List all lines of the data containing the word "Write".

⁂

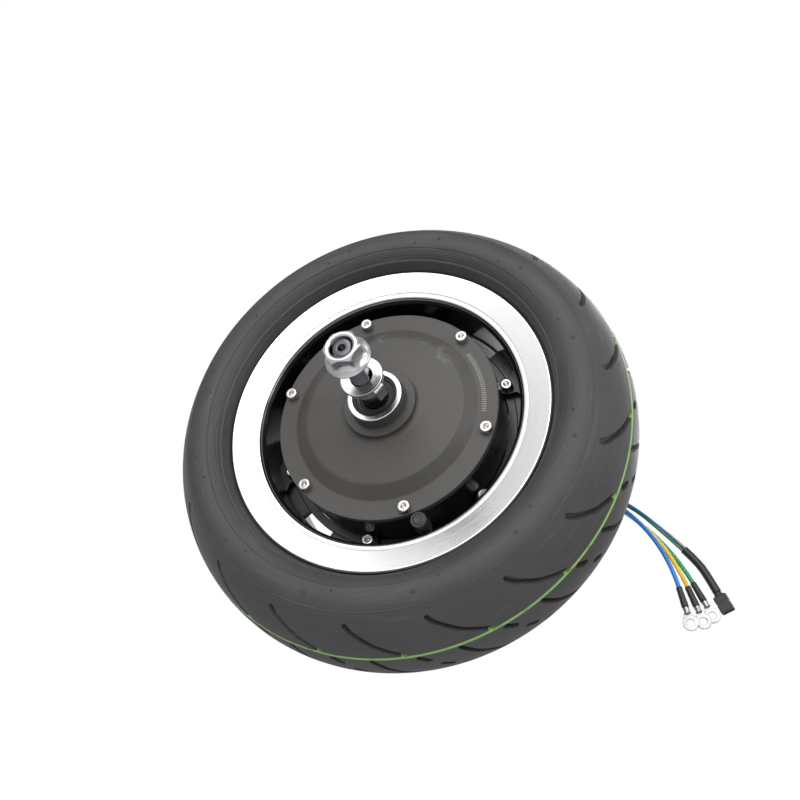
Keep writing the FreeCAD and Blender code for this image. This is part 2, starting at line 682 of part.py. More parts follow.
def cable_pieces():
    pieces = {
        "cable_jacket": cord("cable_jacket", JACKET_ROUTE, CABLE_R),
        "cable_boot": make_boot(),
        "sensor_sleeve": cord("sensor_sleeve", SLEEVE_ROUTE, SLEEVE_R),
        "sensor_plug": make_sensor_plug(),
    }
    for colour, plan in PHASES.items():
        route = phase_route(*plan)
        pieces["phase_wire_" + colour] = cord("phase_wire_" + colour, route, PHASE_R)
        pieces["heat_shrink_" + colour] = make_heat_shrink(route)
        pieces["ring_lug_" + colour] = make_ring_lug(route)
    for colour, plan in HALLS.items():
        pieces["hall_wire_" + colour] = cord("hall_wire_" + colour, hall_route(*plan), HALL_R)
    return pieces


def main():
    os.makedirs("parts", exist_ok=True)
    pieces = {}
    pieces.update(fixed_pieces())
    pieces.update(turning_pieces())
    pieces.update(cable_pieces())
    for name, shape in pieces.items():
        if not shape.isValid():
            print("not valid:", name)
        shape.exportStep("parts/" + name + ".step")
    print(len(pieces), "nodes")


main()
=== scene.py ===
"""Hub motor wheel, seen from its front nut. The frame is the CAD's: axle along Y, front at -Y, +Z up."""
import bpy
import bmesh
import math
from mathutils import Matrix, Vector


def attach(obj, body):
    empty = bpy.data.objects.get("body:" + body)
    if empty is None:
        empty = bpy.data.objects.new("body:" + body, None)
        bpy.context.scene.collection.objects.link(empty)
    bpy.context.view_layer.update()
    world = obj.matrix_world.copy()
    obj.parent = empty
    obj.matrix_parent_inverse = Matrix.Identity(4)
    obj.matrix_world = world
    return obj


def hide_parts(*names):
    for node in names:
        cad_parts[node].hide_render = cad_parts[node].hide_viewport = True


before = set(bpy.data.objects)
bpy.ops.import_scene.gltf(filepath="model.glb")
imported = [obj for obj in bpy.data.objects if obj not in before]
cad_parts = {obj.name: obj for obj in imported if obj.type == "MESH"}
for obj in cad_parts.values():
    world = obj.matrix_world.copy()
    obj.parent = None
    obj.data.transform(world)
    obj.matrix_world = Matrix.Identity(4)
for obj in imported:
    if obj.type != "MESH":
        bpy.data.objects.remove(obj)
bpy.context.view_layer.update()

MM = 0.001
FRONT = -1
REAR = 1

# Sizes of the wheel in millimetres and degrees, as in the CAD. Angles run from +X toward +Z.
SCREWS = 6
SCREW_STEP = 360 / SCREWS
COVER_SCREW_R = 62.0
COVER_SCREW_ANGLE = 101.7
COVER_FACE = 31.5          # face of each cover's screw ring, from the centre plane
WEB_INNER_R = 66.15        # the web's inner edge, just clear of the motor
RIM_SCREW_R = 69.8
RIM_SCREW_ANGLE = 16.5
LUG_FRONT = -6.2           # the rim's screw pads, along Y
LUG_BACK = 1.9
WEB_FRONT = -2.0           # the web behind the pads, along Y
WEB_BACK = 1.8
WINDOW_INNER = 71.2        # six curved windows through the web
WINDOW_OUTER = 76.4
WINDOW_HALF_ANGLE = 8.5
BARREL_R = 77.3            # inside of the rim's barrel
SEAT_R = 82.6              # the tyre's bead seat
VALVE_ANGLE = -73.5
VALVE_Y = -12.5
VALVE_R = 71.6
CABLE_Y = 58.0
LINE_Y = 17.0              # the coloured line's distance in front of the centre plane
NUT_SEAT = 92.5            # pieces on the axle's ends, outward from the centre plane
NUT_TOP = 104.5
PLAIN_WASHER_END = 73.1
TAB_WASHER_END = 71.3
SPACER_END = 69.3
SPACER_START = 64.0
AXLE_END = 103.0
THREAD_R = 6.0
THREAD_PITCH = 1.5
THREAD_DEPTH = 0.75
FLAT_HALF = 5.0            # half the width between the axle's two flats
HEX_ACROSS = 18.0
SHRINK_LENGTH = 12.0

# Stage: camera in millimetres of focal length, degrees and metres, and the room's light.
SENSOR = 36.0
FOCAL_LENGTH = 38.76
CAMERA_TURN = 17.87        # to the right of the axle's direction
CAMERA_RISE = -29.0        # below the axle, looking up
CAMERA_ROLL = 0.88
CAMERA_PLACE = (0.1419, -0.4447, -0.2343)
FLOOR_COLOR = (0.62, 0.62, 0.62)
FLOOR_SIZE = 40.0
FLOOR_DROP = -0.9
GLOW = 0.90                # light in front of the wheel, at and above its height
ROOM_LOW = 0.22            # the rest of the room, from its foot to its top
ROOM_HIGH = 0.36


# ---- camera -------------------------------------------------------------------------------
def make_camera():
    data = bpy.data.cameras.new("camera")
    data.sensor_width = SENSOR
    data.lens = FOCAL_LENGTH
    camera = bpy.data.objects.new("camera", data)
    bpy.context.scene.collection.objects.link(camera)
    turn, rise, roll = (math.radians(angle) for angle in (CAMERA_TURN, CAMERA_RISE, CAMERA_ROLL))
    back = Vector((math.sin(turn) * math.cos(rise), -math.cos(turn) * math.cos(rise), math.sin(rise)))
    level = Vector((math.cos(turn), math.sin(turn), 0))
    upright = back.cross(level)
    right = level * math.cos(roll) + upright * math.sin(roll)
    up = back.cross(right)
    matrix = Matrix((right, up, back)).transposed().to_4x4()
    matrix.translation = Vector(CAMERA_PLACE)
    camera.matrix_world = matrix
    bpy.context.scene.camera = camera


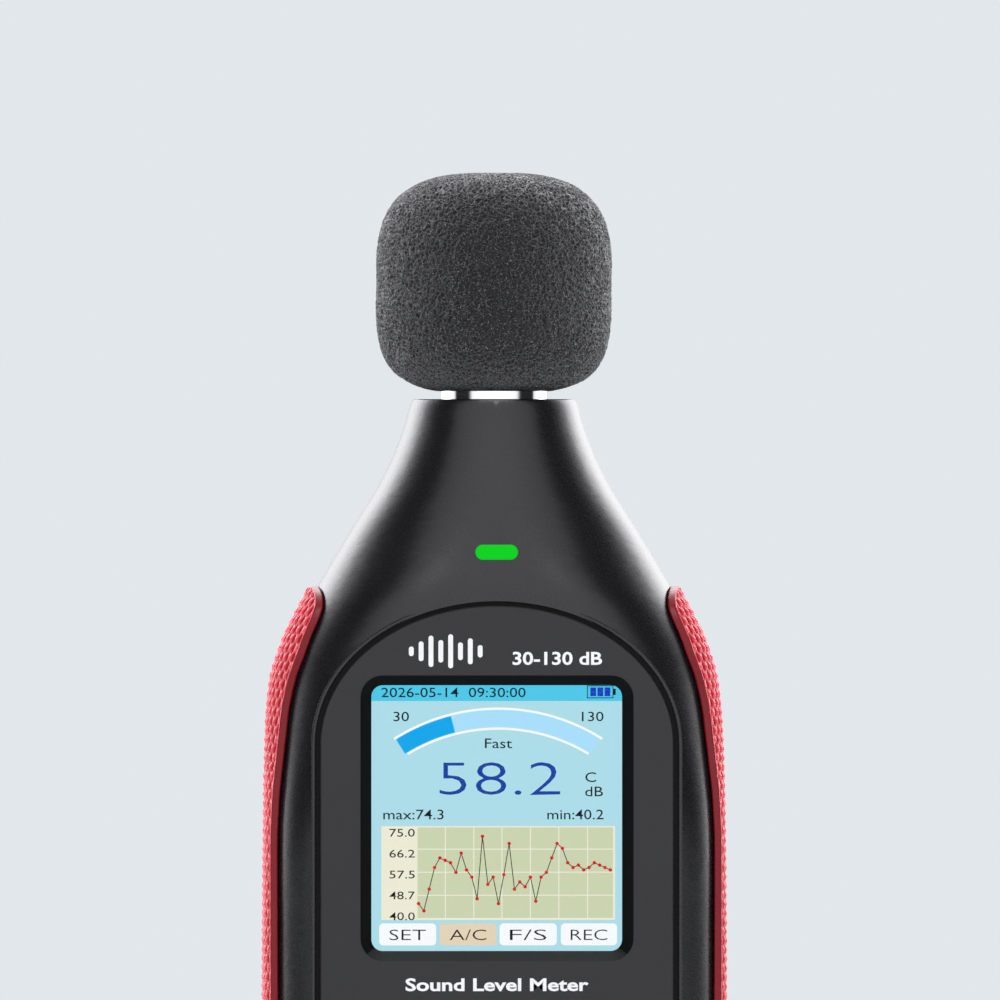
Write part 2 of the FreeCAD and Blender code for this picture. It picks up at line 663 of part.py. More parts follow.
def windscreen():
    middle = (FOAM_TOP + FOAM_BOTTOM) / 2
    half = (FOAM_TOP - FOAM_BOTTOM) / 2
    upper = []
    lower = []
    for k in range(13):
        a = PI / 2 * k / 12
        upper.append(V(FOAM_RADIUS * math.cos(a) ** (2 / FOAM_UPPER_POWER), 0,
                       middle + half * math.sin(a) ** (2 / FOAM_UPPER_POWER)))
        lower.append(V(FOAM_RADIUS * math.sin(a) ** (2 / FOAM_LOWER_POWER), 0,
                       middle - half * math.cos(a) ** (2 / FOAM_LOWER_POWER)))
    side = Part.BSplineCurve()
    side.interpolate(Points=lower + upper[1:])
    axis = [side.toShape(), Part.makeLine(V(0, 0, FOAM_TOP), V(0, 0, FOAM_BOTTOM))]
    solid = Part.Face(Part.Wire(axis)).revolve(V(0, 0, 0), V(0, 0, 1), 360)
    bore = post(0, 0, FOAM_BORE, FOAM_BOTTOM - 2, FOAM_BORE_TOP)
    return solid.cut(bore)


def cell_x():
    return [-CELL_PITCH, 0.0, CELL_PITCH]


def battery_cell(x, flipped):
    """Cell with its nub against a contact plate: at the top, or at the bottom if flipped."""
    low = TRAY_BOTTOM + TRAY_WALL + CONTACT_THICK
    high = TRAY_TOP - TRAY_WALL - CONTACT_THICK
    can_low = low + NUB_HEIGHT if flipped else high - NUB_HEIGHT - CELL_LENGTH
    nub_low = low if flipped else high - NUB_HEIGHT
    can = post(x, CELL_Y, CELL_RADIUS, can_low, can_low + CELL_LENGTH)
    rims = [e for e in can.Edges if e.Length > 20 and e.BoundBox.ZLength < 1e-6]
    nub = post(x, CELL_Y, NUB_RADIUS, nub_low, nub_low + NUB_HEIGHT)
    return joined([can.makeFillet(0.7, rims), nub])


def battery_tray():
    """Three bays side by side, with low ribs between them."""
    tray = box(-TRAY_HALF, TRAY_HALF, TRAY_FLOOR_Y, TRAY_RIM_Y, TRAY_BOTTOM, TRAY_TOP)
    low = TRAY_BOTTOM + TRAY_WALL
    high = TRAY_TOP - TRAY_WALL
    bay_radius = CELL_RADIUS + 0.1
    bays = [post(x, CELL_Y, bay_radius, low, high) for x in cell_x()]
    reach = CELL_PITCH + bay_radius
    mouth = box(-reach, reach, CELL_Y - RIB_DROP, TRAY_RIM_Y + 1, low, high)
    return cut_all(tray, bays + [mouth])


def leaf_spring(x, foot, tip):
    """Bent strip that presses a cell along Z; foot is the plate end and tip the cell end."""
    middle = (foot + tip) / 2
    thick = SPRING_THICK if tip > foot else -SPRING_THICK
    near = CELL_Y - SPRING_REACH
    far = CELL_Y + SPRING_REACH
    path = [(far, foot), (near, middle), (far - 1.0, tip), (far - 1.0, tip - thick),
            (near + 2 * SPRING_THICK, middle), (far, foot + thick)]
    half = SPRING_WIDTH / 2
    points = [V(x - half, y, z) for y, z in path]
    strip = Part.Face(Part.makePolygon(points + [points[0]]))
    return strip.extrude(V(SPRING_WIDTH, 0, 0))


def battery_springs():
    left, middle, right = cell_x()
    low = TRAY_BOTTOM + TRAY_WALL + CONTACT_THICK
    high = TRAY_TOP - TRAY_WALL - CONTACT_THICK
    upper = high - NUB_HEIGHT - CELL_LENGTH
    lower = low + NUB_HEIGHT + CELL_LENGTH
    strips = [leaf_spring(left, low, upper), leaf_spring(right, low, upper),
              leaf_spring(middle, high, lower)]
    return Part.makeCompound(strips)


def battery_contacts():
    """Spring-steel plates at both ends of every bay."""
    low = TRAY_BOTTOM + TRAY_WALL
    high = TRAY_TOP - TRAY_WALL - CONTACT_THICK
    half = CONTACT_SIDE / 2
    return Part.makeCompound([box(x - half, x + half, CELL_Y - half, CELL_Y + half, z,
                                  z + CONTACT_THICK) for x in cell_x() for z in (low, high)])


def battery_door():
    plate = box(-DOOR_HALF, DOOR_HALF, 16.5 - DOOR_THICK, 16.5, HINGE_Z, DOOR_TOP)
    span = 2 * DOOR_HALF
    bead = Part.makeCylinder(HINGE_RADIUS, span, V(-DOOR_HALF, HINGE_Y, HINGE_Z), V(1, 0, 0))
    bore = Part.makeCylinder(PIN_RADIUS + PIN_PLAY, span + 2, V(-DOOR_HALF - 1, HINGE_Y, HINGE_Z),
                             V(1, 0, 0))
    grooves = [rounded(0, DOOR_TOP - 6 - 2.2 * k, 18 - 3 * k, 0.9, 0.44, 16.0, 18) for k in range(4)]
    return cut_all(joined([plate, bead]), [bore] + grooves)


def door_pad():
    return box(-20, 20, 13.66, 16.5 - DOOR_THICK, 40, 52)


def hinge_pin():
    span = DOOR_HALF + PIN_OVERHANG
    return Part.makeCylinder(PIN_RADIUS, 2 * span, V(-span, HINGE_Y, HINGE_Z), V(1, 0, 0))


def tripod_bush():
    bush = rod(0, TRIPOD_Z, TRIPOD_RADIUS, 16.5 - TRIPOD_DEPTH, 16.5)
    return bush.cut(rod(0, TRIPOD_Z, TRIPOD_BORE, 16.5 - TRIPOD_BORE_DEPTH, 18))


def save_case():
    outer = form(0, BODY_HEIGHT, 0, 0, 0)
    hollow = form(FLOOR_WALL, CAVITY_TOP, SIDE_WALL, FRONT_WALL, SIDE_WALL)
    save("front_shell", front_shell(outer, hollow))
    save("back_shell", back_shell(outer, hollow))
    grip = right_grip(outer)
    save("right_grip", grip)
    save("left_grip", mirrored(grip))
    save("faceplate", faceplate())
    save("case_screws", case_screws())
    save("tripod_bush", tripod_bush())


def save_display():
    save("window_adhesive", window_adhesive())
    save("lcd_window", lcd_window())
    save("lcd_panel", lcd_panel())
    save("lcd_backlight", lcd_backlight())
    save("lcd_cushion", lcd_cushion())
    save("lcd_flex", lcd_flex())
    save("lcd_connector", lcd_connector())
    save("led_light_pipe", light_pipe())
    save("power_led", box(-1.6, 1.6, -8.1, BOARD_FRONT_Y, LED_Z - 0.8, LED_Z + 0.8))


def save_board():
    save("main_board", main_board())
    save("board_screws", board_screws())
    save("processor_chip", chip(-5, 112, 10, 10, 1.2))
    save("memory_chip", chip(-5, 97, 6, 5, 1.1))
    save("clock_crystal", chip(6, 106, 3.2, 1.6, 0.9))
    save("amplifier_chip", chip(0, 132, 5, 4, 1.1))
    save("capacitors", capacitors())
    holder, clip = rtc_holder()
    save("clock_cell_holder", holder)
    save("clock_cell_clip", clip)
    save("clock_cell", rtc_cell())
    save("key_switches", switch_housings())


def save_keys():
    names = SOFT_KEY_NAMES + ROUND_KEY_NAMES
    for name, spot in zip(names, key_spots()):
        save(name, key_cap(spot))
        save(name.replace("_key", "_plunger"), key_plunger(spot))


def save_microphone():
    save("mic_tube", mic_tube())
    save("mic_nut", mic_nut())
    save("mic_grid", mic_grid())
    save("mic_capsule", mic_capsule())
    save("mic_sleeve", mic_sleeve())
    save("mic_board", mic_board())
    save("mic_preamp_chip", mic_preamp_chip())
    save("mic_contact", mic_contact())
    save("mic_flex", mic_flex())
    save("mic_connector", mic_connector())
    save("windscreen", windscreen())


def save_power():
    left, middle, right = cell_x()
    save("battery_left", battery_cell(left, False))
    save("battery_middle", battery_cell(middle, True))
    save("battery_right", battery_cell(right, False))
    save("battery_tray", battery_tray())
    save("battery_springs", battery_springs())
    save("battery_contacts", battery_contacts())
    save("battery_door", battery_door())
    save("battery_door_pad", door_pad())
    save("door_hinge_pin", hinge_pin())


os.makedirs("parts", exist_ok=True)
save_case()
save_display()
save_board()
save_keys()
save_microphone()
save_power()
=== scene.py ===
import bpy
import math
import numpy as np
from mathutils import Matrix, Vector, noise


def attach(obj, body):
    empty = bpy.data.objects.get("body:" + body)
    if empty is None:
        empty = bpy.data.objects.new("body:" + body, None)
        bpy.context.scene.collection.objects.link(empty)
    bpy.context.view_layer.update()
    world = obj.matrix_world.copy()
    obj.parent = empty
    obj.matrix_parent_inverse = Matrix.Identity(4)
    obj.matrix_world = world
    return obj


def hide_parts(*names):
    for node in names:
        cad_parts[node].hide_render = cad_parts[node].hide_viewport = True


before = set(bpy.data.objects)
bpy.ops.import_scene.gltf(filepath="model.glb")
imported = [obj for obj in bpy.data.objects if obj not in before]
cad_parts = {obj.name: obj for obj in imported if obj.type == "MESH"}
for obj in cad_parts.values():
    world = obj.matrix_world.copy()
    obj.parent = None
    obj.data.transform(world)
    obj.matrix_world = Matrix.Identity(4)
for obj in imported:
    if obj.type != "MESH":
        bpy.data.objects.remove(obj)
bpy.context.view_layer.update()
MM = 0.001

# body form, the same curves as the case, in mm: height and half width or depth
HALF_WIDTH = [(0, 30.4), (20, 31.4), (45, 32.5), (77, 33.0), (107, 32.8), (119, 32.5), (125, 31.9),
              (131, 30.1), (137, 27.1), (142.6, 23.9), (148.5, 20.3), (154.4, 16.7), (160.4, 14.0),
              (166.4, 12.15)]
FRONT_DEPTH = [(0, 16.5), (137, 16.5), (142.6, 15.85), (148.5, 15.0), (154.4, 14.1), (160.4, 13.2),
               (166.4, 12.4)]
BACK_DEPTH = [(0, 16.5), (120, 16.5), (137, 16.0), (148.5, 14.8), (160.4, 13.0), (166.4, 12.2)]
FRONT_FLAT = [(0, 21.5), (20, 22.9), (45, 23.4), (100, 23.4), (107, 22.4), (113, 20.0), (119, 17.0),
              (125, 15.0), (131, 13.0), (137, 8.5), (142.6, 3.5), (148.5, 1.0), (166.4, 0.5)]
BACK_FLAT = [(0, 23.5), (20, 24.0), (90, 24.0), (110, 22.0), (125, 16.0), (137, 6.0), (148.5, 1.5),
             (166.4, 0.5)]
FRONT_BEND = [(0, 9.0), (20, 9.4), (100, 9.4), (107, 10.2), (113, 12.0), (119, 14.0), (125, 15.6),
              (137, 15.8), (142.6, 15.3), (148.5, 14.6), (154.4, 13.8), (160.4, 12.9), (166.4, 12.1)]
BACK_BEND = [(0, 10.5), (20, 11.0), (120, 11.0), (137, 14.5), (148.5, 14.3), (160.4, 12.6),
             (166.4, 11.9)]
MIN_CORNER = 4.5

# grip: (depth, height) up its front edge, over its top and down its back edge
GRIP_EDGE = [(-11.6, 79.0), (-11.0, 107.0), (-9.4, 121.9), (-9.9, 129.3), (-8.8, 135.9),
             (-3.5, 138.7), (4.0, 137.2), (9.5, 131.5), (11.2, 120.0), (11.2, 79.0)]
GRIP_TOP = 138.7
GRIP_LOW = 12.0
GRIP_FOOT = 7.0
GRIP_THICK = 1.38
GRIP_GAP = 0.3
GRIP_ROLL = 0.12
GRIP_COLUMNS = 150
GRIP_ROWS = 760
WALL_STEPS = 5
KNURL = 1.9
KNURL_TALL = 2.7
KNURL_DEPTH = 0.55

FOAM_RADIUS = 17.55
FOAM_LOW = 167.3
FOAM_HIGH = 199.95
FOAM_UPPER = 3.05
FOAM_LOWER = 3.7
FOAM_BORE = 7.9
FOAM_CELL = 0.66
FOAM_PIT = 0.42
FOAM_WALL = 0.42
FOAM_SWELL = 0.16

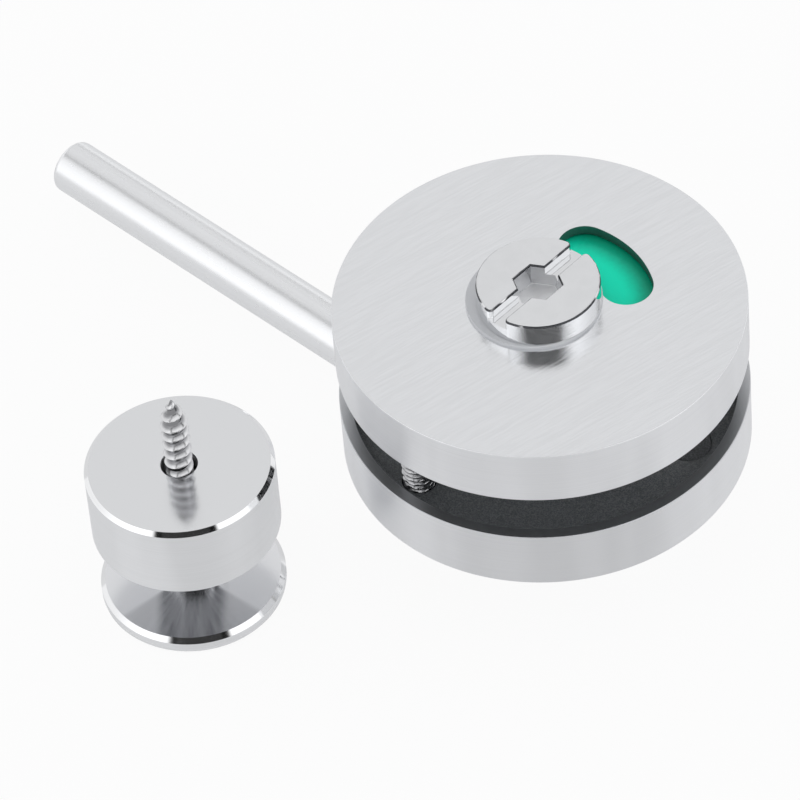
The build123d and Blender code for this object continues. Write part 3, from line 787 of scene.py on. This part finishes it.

⁂

== Exercise output ==
Write part 2 of the FreeCAD and Blender code for this picture. It picks up at line 663 of part.py. More parts follow.
The build123d and Blender code for this object continues. Write part 3, from line 787 of scene.py on. This part finishes it.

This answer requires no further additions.